Good evening.
[Witness spoke in Hesquiaht]
[English]
My name is Joshua Charleson. I'm the executive director for the Coastal Restoration Society, and I live in Port Alberni, B.C.
I have four points on the current state of derelict vessels in Canada, as my team at Coastal Restoration see it, as well as a lot of the coastal first nations that we work with. Just let me know if I'm rambling on too long.
The first one is that it's very costly. A huge barrier to dealing with derelict vessels is the cost. It costs up to $60,000 per vessel to get rid of them. The costs include training a crew and include insurance, accommodations, logistics, vessels, crew, equipment, waste transport, heavy equipment, barge, staff and landfill fees. There are just so many costs to actually getting rid of a derelict vessel.
There's a lack of infrastructure, so there's a massive gap in infrastructure needs on Canadian coasts to deal with derelict vessels, which are causing environmental harm. Current infrastructure is not equipped to responsibly deal with end-of-life vessels, particularly the small vessels. Then there is the example of Union Bay. I'm not going to get into it because I only have so much time.
The return on investment isn't high enough for larger shipyards to dispose of pleasure crafts. There's a lack of incentives for vessel disposal, and that's contributing to the abandonment of vessels.
As for numbers, we have around 1,400 abandoned vessels or derelict vessels that have been recorded on the B.C. coast, and 700 of them are under 12 metres long, so they are considered a small vessel. An estimated 43,000 vessels require disposal annually across Canada, according to the Vard report in 2016. That's a lot of vessels that we have to deal with every single year. The longer we don't have the infrastructure to take care of it, the more they're just going to pile up and then just become somebody else's problem.
Around authority, there's always confusion over who is going to take ownership of it, going to authorize a vessel of concern or going to actually give the green light for a vessel to be removed. That needs to be settled because there are CCG, DFO, Transport Canada and provincial requirements, as well as first nations communities. You have to do the runaround to figure out who is actually going to do this.
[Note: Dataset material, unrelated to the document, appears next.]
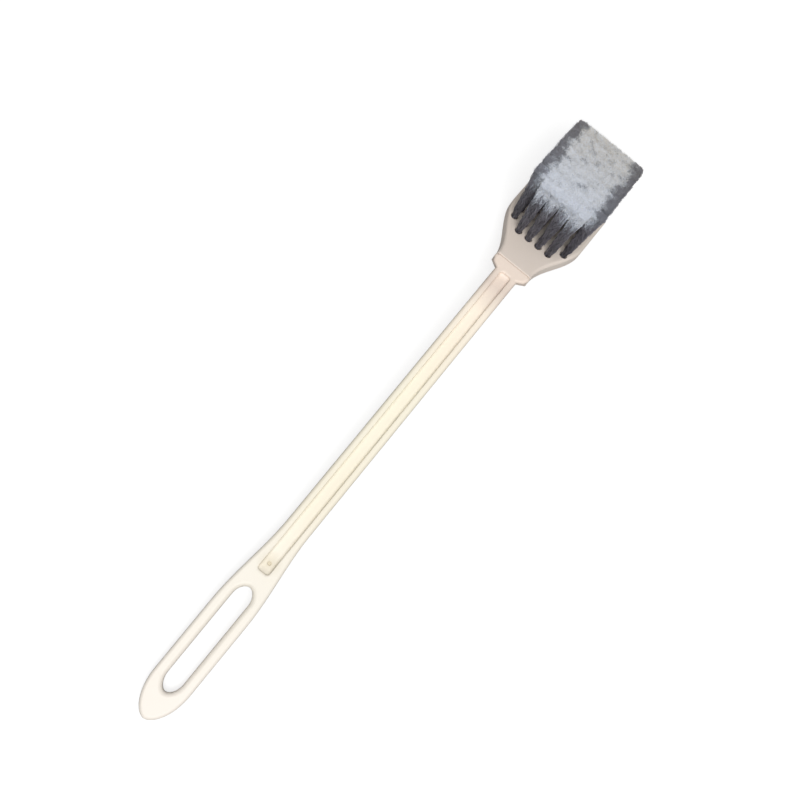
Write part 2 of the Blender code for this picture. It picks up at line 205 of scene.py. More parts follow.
def plate(name, outline):
    """A flat plate of the handle's thickness with this outline and rounded edges all round."""
    bm = bmesh.new()
    face = bm.faces.new([bm.verts.new((p.x, p.y, -HALF_THICKNESS)) for p in outline])
    raised = bmesh.ops.extrude_face_region(bm, geom=[face])["geom"]
    top = [part for part in raised if isinstance(part, bmesh.types.BMVert)]
    bmesh.ops.translate(bm, verts=top, vec=(0, 0, 2 * HALF_THICKNESS))
    rims = [e for e in bm.edges if abs(e.verts[0].co.z - e.verts[1].co.z) < HALF_THICKNESS]
    bmesh.ops.bevel(
        bm, geom=rims, offset=EDGE_RADIUS, segments=EDGE_STEPS, profile=0.5, affect="EDGES"
    )
    return new_object(name, bm)


def combine(thing, tool, operation):
    """Joins the tool to the piece or cuts it out, and removes the tool."""
    modifier = thing.modifiers.new(operation.lower(), "BOOLEAN")
    modifier.operation = operation
    modifier.solver = "EXACT"
    modifier.object = tool
    depsgraph = bpy.context.evaluated_depsgraph_get()
    thing.data = bpy.data.meshes.new_from_object(thing.evaluated_get(depsgraph))
    thing.modifiers.clear()
    bpy.data.objects.remove(tool)


def stem_half_width(along):
    share = min(max((along - stem_start) / (shoulder_start - stem_start), 0.0), 1.0)
    return (STEM_LOOP_WIDTH + (STEM_NECK_WIDTH - STEM_LOOP_WIDTH) * share) / 2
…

This is the way we want to see Canada's derelict vessels dealt with in the future. The first one is that it's so costly. Building responsible infrastructure to deal with derelict vessels in Canadian waters will reduce harm to the environment and will reduce the cost of dismantling, landfilling and recycling derelict vessels substantially. Having dedicated facilities that reduce the need for field-based breakdown and extensive transportation can reduce disposal costs, if we actually had the infrastructure put into place.
As for responsible infrastructure, we're proposing to create a derelict vessel depot—there could probably be a better name for that—on the west coast of Vancouver Island that will be economically viable. It will provide full-time employment and training. It will reduce the cost to vessel owners and will provide a pathway for insurance agencies to fund the deconstruction of derelict vessels. It will provide closed-contained and environmentally safe shipwrecking, and it will provide space for innovation and technology in the recycling of derelict vessels in the future.
In terms of numbers, here is a little history. Since the 1950s, fibreglass boats have become very popular for commercial vessels as well as for recreational vessels. The problem with fibreglass is that the life expectancy is about 50 years, so now we're stuck with tens of thousands of these vessels that are near the end of their life expectancies. A vessel built in 1950 had an end of life in 2000, and it's just subsequent to that every single year.
The process we do to break down fibreglass vessels on the coast is to break them apart the best we can while trying not to release the fibres back into the environment. It's impossible to do if you're just doing it on the shore. Obviously, wind, water or any kind of little gust will bring up those particles and put them right back into the ocean. That's why we're talking about having an actual place to bring your vessel so that it's closed-contained, has the filters that are needed and nothing can escape. You have oil sumps, runoff catchment and everything like that in this.
I realized I'm missing a page somewhere, but we'll just continue.
As to how we're dealing with it on Vancouver Island—our waste management—I found this out only when we were doing derelict vessels out of Ladysmith. People know it as the “dogpatch”.
We were removing a bunch, and I called waste management, asking them why we have to break everything down to a metre. That's to fit it into their landfill bins. From Ladysmith, it goes to Nanaimo. From Nanaimo, it gets put on a barge and goes over to Delta. It gets put on a truck, then onto a tram, goes down to the States, gets put on another truck and then ends up in a landfill. For us to remove one footprint—one boat in Ladysmith—it goes through all of those stages.
We're leaving footprints all the way across the map just to get rid of one footprint on that beach. We need more responsibility.